Pendergrass wins Autauga County GOP committee seat over Jahns
Josh Pendergrass beat Carol Monfee Jahns by 1,850 votes for Autauga County’s GOP committee seat. The win gives him a voice in party rules, strategy and local leverage.

Josh Pendergrass won Autauga County’s State Executive Committee seat over Carol Monfee Jahns, taking the Place 2 race with 4,233 votes to Jahns’s 2,383. The 1,850-vote margin was large enough to show clear support in the county Republican electorate, even in a contest that drew far less attention than the sheriff and judge races on the same primary ballot.
The seat matters because it is not ceremonial. Under Alabama Republican Party bylaws, the State Committee directs, manages and supervises party business, determines party policy, issues calls and rules for conventions and primaries, settles party controversies and provides direction to affiliated Republican organizations across Alabama.

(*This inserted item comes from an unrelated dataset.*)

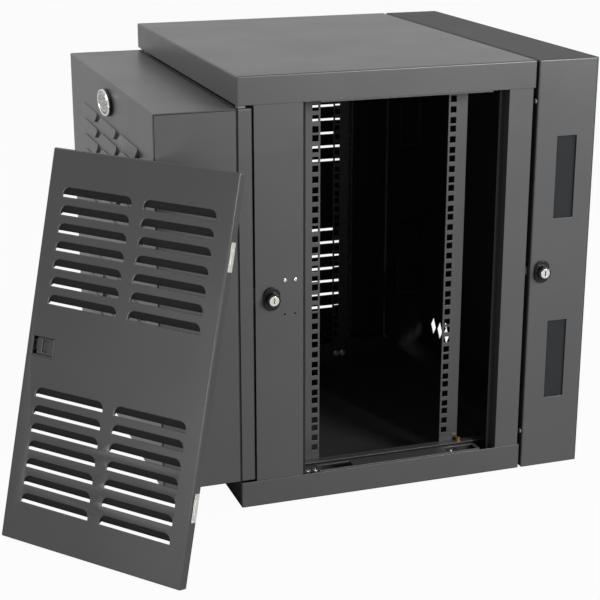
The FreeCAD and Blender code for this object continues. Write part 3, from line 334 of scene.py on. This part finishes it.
zinc = plated("zinc_plate", (0.74, 0.73, 0.70), 0.24, 0.2)
nickel = plated("nickel_plate", (0.86, 0.84, 0.80), 0.1, 0.12)
brass = plated("brass", (0.75, 0.42, 0.13), 0.3, 0.2)
dress(zinc, "rail_nuts", "keeper_plate", "door_lock_nut", "swing_lock_nut", "door_lock_cam",
      "swing_lock_cam", "door_striker", "swing_striker", "door_pivot_brackets",
      "door_pivot_pins", "swing_hinge_pins", "left_panel_clips", "right_panel_clips",
      "rail_screws")
dress(nickel, "door_lock_cylinder", "swing_lock_cylinder", "keeper_screws")
dress(brass, "earth_stud")
dress(shaded_rail_coat, "swing_hinge_wall_leaves", "swing_hinge_centre_leaves")
for lock in ("door_lock", "swing_lock"):
    eased(f"{lock}_cylinder", lock, nickel, 0.0005)

# the taken-off panel: its louvres' rims are drawn in softly, and their floors and the fold
# along its side carry painted shade, as darker copies of the coat
louvre_shade_coat = powder_coat("louvre_floor_shade_coat", (0.012, 0.012, 0.012), dark_edge_highlight, 0.7, False)
louvre_shade_surface = louvre_shade_coat.node_tree.nodes["Principled BSDF"]
# painted shade: the louvre floors also reflect less
louvre_shade_surface.inputs["Specular IOR Level"].default_value = 0.2
# painted shade: a darker copy of the coat on the fold along the panel's side
fold_shade_coat = powder_coat("panel_fold_shade_coat", (0.016, 0.0162, 0.0165), coat_edge_highlight, 0.5, False)
LOUVRE_SHADE, FOLD_SHADE = 1, 2
rim_radius = 0.0012
fold_radius = 0.0005
border = 0.012
floor_depth = 0.0014
sheet = flat_copy("right_side_panel")
outer = max((f for f in sheet.faces if f.normal.y < 0), key=lambda f: f.calc_area())
out = outer.normal.copy()
outer_level = out.dot(outer.verts[0].co)
axes = [Vector((-out.y, out.x, 0)).normalized()]
axes.append(out.cross(axes[0]))
spans = [(min(v.co.dot(axis) for v in sheet.verts), max(v.co.dot(axis) for v in sheet.verts))
         for axis in axes]


def in_field(point):
    """Whether a point of the panel lies clear of its folded border."""
    return all(least + border < point.dot(axis) < most - border
               for axis, (least, most) in zip(axes, spans))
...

In practice, that means the winner gets a place inside the machinery that helps shape how the party operates between elections, including the rules, leadership choices and internal priorities that can affect future campaigns.

Autauga County voters also sent a signal about local party strength. The Alabama Republican Party’s qualified-candidates list showed Place 2 as a straight two-candidate race between Pendergrass and Jahns, and the party’s current elected SEC roster now lists Pendergrass as Autauga 2’s elected member. That gives Autauga Republicans another voice in a governing body that the party says has 475 members representing all 67 counties.
Pendergrass brings an established profile to the post. He has been described as a Prattville resident, businessman, pastor, attorney, former communications director for Gov. Kay Ivey and a 2022 House candidate. That resume likely helped him in a county where name recognition, church ties, professional networks and Republican organization often carry real weight in internal contests.
The result also fits into a broader 2026 primary cycle in which SEC races were on the ballot in 22 counties statewide. Alabama Republicans voted on May 19, and the party’s 21-member Steering Committee serves as the governing body that meets quarterly. For Autauga County, the seat is a reminder that influence inside the GOP is built not only in county commission or courthouse races, but also in the quieter contests that decide who helps steer the party’s direction from the inside.